§ **Instruction**:
Return only the lines running from the line that holds "axe_head();" to the line that holds "if empty is", including both.

§ **Material provided**:
▶

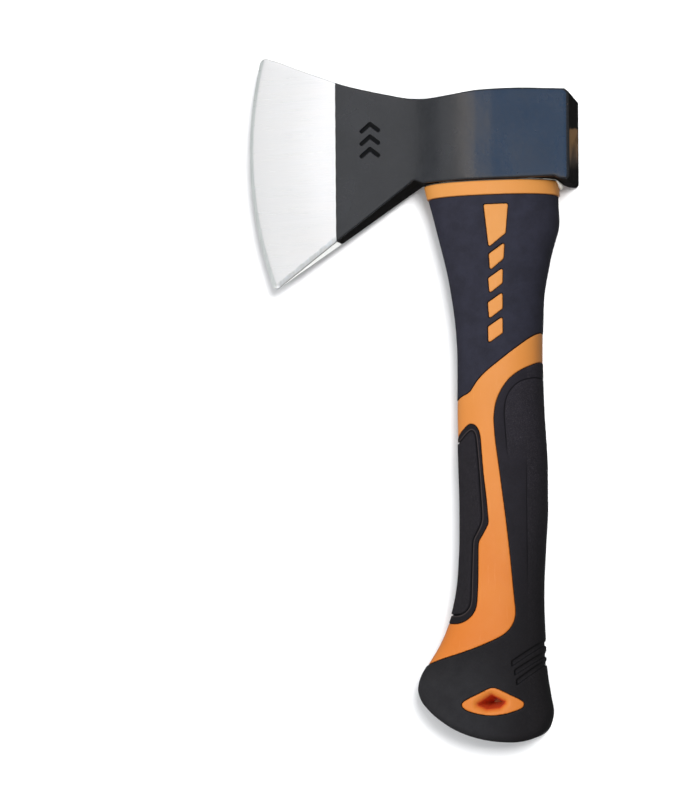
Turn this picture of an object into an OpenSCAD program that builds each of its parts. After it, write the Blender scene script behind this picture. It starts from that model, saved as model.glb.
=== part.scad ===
// Camping hatchet: a forged head on an overmoulded fibreglass handle, lying on its side.
// X runs from the cutting edge to the poll, Y along the handle towards the head, Z up from the rest surface.
// The origin is under the middle of the whole tool. All sizes are in millimetres.

/* [Head] */
// Thickness of the head over the eye, which is also how high the tool lies
head_thick = 26.2; // [25.6:0.2:27]
// Thickness of the head at the poll face
poll_thick = 22; // [20:0.5:24]
// Radius of the cutting edge, seen from the side
edge_radius = 165; // [160:1:170]
// Width of the small finishing bevel along the cutting edge
bevel_w = 1.2; // [0.8:0.1:2]
// Length of the eye, from its blade end to its poll end
eye_len = 49; // [47:0.5:50]
// Width of the eye across the head
eye_w = 19; // [17:0.5:19.5]

/* [Core] */
// Thickness of the fibreglass core
core_t = 12; // [10:0.5:13]
// Width of the core inside the eye
core_top_w = 42; // [38:1:43]
// Width of the core inside the grip
core_low_w = 25; // [22:1:26]

/* [Handle] */
// Thickness of the handle at the butt
butt_t = 26; // [25:0.1:26.1]
// Thickness of the handle at its waist
waist_t = 23.2; // [22:0.2:25]
// Thickness of the soft rubber skin
skin = 2.4; // [1.8:0.1:2.8]
// How far the neck collar stands proud of the soft sleeve
collar_lip = 0.5; // [0.3:0.1:1]
// Thickness of the epoxy film between the collar and the head
film = 0.6; // [0.4:0.1:0.8]
// How far the pale epoxy bead stands out past the collar
bead_out = 1; // [0.6:0.1:1.4]
// Corner radius of the orange bars
bar_r = 0.6; // [0.3:0.1:1]

/* [Hidden] */

z0 = head_thick / 2;          // height of the tool's middle plane
head_low = 85.5;              // underside of the eye, where the handle enters
collar_top = head_low - film;
collar_low = 79;
eye_x = 36;                   // middle of the eye along X
edge_y = 104;                 // height of the edge curve's centre
edge_x = edge_radius - 70;    // the edge's furthest point is 70 from the middle of the tool
section_n = 2.6;              // roundness of the handle's section: 2 is an oval, 4 nearly a box
sides = 44;

// ---------- head ----------

// Side outline of the head. The cutting edge is trimmed round afterwards.
HEAD_SIDE = [
    [-66, 142.5], [-65.5, 143.5], [-64, 144.2], [-56, 141.5], [-47, 137.5], [-38, 134], [-31, 131],
    [-24, 128.5], [-15, 125.5], [-6, 123.5], [2, 121.5], [8, 121], [14, 121], [21, 121.5], [29, 122.5],
    [36, 123], [46, 123], [56, 122.5], [68.5, 121.5], [70, 120], [70, 86.5], [69, head_low],
    [2, head_low], [-48.5, 50.5], [-57, 44.5], [-58.5, 44], [-59.5, 45], [-75, 60], [-75, 142.5]
];

// Half-thickness of the head along X, as a share of the thickest part.
HEAD_PLAN = [
    [-76, 0.02], [-30, 0.38], [-10, 0.55], [-2, 0.63], [4, 0.73], [9, 0.82], [14, 0.91], [19, 0.96],
    [24, 0.99], [28, 1], [38, 1]
];

module head_plan() {
    half = [for (p = HEAD_PLAN) [p[0], p[1] * z0]];
    top = concat(half, [[70, poll_thick / 2]]);
    low = [for (i = [len(top) - 1 : -1 : 0]) [top[i][0], -top[i][1]]];
    polygon(concat(top, low));
}

// The blade's wedge and its small bevel, as a disc about the edge curve's centre.
module edge_disc() {
    r = edge_radius;
    half = [[r, 0.12], [r - bevel_w, 0.75], [r - 15, 2.35], [r - 35, 5.15], [r - 55, 8], [r - 105, 16], [0, 16]];
    low = [for (i = [len(half) - 1 : -1 : 0]) [half[i][0], -half[i][1]]];
    rotate_extrude($fn = 180) polygon(concat(half, low));
}

// A slot outline with round ends.
module slot2d(long, wide) {
    square([long - wide, wide], center = true);
    for (s = [-1, 1]) translate([s * (long - wide) / 2, 0]) circle(d = wide, $fn = 48);
}

// Stands a flat shape across the handle's length, from high down by thick.
module across(high, thick) {
    translate([0, high, z0]) rotate([90, 0, 0]) linear_extrude(thick) children();
}

module axe_head() {
    color("#3d444b") difference() {
        intersection() {
            linear_extrude(head_thick) polygon(HEAD_SIDE);
            across(160, 130) head_plan();
            translate([edge_x, edge_y, z0]) edge_disc();
        }
        across(150, 90) translate([eye_x, 0]) slot2d(eye_len, eye_w);
    }
}

// ---------- core and potting ----------

module core2d() {
    t = core_top_w / 2;
    l = core_low_w / 2;
    polygon([
        [eye_x - t, 121.5], [eye_x + t, 121.5], [eye_x + t, 80], [54, 55], [39 + l, 30], [39 + l, -104],
        [37 + l, -106], [41 - l, -106], [39 - l, -104], [39 - l, 30], [22, 55], [eye_x - t, 80]
    ]);
}

module core_body(grow = 0) {
    translate([0, 0, z0 - core_t / 2]) linear_extrude(core_t) core2d();
}

module fibreglass_core() {
    color("#c9c27a") core_body();
}

module eye_potting() {
    color("#d8d6cc") difference() {
        union() {
            across(121, 121 - head_low) translate([eye_x, 0]) slot2d(eye_len, eye_w);
            across(head_low, film) polygon(section_points(7.5, 63, 11));
            // the bead squeezed out at the poll end of the collar
            across(head_low, film) intersection() {
                polygon(section_points(6, 64 + bead_out, 12 + bead_out / 2));
                translate([57, -20]) square([20, 40]);
            }
        }
        core_body();
    }
}

// ---------- handle ----------

// Edges of the handle, seen from the side: [Y, X] down its length.
LEFT = [
    [86, 6.5], [79, 8.8], [73, 10.5], [67, 12], [60, 14], [53, 15.5], [46, 17], [38, 18.5], [30, 19.5],
    [22, 20.5], [12, 21], [2, 21.2], [-10, 20.8], [-20, 21.2], [-34, 21.5], [-50, 22], [-62, 22],
    [-72, 21.5], [-80, 21], [-86, 20], [-92, 18.5], [-97, 17], [-102, 15], [-106, 13], [-110, 10.5],
    [-114, 8], [-117, 5.5], [-120, 4.2], [-123, 4], [-127, 4], [-150, 4]
];
RIGHT = [
    [86, 63.5], [79, 63.5], [73, 63.5], [67, 63.5], [60, 61.8], [53, 60], [46, 58.5], [38, 57], [30, 56.7],
    [22, 56.5], [12, 56.3], [2, 56.4], [-10, 56.8], [-20, 57.2], [-34, 58], [-50, 58], [-62, 57.2],
    [-72, 56.6], [-80, 56.3], [-86, 56.2], [-92, 56.3], [-97, 56.5], [-102, 56.7], [-106, 56.8],
    [-110, 57], [-114, 57.2], [-117, 57.6], [-120, 58], [-123, 58.4], [-127, 59], [-133, 60.2], [-150, 60.2]
];
// Rounded end of the butt: [X, Y] from its front corner to its back corner.
BUTT_END = [
    [4, -126], [5.5, -128.5], [8.5, -131], [12.5, -134.5], [17, -137.5], [21, -139.5], [25.5, -141.3],
    [30, -142.6], [34, -143.4], [38, -144], [42, -144.2], [46, -144.2], [50.5, -143.7], [54.5, -142.2],
    [57, -140.5], [58.6, -138.5], [59.8, -135.5], [60.2, -133]
];
RINGS = [for (p = LEFT) p[0]];

// Half-thickness of the handle at a height along it.
function half_t(y) = lookup(y, [
    [-150, butt_t / 2], [-115, butt_t / 2], [-90, butt_t / 2 - 0.2], [-50, (butt_t + waist_t) / 4 + 0.2],
    [0, waist_t / 2 + 0.2], [40, waist_t / 2], [60, waist_t / 2 + 0.4], [78, waist_t / 2 + 0.7], [86, waist_t / 2 + 0.4]
]);

function power(v, n) = sign(v) * pow(abs(v), 2 / n);

// Points of the handle's section, from its left edge xl to its right edge xr, t thick each way.
function section_points(xl, xr, t) = [
    for (k = [0 : sides - 1]) let (a = (k + 0.5) * 360 / sides)
        [(xl + xr) / 2 + (xr - xl) / 2 * power(cos(a), section_n), t * power(sin(a), section_n)]
];

// A solid through rings across the handle at heights ys, shrunk all round by shrink.
module loft(ys, shrink = 0) {
    pts = [
        for (y = ys)
            let (xl = lookup(y, LEFT) + shrink, xr = lookup(y, RIGHT) - shrink)
                for (q = section_points(xl, xr, half_t(y) - shrink)) [q[0], y, z0 + q[1]]
    ];
    n = len(ys);
    polyhedron(pts, concat(
        [[for (k = [0 : sides - 1]) k]],
        [for (i = [0 : n - 2]) for (k = [0 : sides - 1])
            let (a = i * sides + k, b = i * sides + (k + 1) % sides) [a, b + sides, b]],
        [for (i = [0 : n - 2]) for (k = [0 : sides - 1])
            let (a = i * sides + k, b = i * sides + (k + 1) % sides) [a, a + sides, b + sides]],
        [[for (k = [sides - 1 : -1 : 0]) (n - 1) * sides + k]]
    ), convexity = 6);
}

module butt2d() {
    polygon(concat([[-20, 100], [-20, -100], [0, -120]], BUTT_END, [[64, -130], [90, -100], [90, 100]]));
}

module through() {
    translate([0, 0, -1]) linear_extrude(head_thick + 2) children();
}

module outer() {
    intersection() {
        loft([for (y = RINGS) if (y <= collar_low) y]);
        through() butt2d();
    }
}

module inner() {
    intersection() {
        loft([for (y = RINGS) if (y <= collar_low) y], skin);
        through() offset(delta = -skin) butt2d();
    }
}

// The first length of handle under the head, with the proud collar.
module collar() {
    ys = [collar_top, collar_low];
    loft(ys, -collar_lip);
}

// Areas of the soft skins, seen from the side.
BARS = [
    [[34.5, 75], [44.5, 75], [43.5, 63], [36.5, 57.5]],
    [[36.5, 54.5], [43, 59], [42.5, 52.5], [37, 48]],
    [[36.2, 44.5], [42.2, 48.5], [42, 42.5], [36.7, 38.5]],
    [[36, 34.5], [42, 38.5], [42, 32], [36.5, 28]],
    [[36, 24.5], [42, 28.5], [42, 22], [36.2, 18]]
];
SLEEVE = [
    [-10, 79], [80, 79], [80, 23.5], [58, 23.5], [56.5, 22.5], [54.5, 21], [52.5, 20], [49, 17], [45, 14.5],
    [41, 11], [37, 8], [32.5, 4.5], [30.5, 1.5], [28.5, -0.5], [28, -1.5], [27, -2.5], [25, -3], [22.5, -4.5],
    [19, -6.5], [-10, -6.5]
];
PALM = [
    [80, 11], [58, 11], [56, 10], [53, 8], [49, 6.5], [45, 4], [43, 1.5], [41.5, -1], [40, -4], [39, -7],
    [38.5, -10], [38.5, -13], [38.5, -16], [39, -22], [40, -28], [41.5, -40], [43, -52], [44.5, -65],
    [45.5, -75], [46.5, -86.5], [47, -90], [47, -92.5], [46.5, -95], [45.5, -97.5], [44.5, -99], [42.5, -101],
    [40, -102.5], [37.5, -103.5], [32.5, -105.5], [28, -107], [24, -108.5], [19.5, -110], [15, -111],
    [10.5, -113], [5, -115], [-10, -115], [-10, -160], [80, -160]
];
FINGER = [
    [22.5, -19.5], [25, -17.5], [27, -15.5], [28, -15], [29.5, -15.5], [31, -16.5], [32, -18], [32.5, -20.5],
    [33, -26], [33.5, -32], [34, -38], [35, -44], [35.5, -50], [36, -54.5], [36, -56], [35, -57.5],
    [33.5, -60.5], [32, -62.5], [31.5, -64], [31.5, -74.5], [31.5, -82.5], [31, -89], [30.5, -91],
    [29, -93.5], [26.5, -95.5], [23.5, -96.5], [21.5, -96.5], [10, -96.5], [10, -22], [21, -20.5]
];
KITE = [
    [24.5, -129], [26, -127], [32.5, -124], [35, -122.5], [37, -122], [39, -122], [44.5, -125], [48.5, -126.5],
    [50, -127.5], [50.2, -129], [49.5, -130], [44.5, -132], [40.5, -133], [36.5, -133.2], [32.5, -133],
    [28, -132], [25.5, -130.5]
];
HOLE = [[29.5, -129], [36.8, -124], [44, -127.5], [40.7, -130.8], [35, -131.5]];

module bars2d() { for (b = BARS) offset(r = bar_r, $fn = 16) offset(delta = -bar_r) polygon(b); }
module sleeve2d() { difference() { polygon(SLEEVE); bars2d(); } }
module palm2d() { difference() { polygon(PALM); polygon(KITE); } }
module finger2d() { polygon(FINGER); }
module hang_hole() { through() offset(r = 0.8, $fn = 16) offset(delta = -0.8) polygon(HOLE); }

// The rubber between the handle's outer surface and the plastic under it, over one area.
module rubber() {
    intersection() {
        difference() {
            outer();
            inner();
        }
        through() children();
    }
}

// resize() with all zeros keeps the size, and makes one mesh of the smooth shapes inside.
module handle_jacket() {
    color("#e8913f") resize([0, 0, 0]) difference() {
        union() {
            collar();
            difference() {
                outer();
                difference() {
                    through() { sleeve2d(); palm2d(); finger2d(); }
                    inner();
                }
            }
        }
        core_body();
        hang_hole();
    }
}

module upper_sleeve() { color("#2d2d33") resize([0, 0, 0]) rubber() sleeve2d(); }
module finger_pad() { color("#2a2829") resize([0, 0, 0]) rubber() finger2d(); }
module palm_grip() { color("#262426") resize([0, 0, 0]) rubber() palm2d(); }

axe_head();
eye_potting();
fibreglass_core();
handle_jacket();
upper_sleeve();
finger_pad();
palm_grip();
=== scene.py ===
import math
import time

import bmesh
import bpy
import numpy as np
from mathutils import Matrix, Vector
from mathutils.geometry import delaunay_2d_cdt


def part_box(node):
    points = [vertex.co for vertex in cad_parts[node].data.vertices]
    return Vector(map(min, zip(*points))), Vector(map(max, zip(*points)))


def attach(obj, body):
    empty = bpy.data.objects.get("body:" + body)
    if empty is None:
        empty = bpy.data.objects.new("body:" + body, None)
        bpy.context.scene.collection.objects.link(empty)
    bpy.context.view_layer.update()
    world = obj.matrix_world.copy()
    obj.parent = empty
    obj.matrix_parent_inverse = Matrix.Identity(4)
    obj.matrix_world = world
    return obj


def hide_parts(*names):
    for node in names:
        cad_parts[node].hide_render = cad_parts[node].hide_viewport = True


T0 = time.time()
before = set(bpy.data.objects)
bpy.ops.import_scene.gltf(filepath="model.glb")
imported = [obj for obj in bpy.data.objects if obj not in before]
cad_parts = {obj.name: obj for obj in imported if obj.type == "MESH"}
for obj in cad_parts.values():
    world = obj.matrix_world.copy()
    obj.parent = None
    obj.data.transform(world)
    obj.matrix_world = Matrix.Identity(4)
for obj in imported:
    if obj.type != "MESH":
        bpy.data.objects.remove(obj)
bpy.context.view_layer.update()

MM = 0.001
PAINT_X = -30.3  # where the black paint stops on the blade, mm
EDGE_X = 51.6  # faint edge down the right of the palm grip, mm
BODY = "root"
_lo, _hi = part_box("axe_head")
Z0 = (_lo[2] + _hi[2]) / 2 * 1000  # height of the tool's middle plane, mm

# ------------------------------------------------------------------ small maths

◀

§ **Correct output**:
axe_head();
eye_potting();
fibreglass_core();
handle_jacket();
upper_sleeve();
finger_pad();
palm_grip();
=== scene.py ===
import math
import time

import bmesh
import bpy
import numpy as np
from mathutils import Matrix, Vector
from mathutils.geometry import delaunay_2d_cdt


def part_box(node):
    points = [vertex.co for vertex in cad_parts[node].data.vertices]
    return Vector(map(min, zip(*points))), Vector(map(max, zip(*points)))


def attach(obj, body):
    empty = bpy.data.objects.get("body:" + body)
    if empty is None:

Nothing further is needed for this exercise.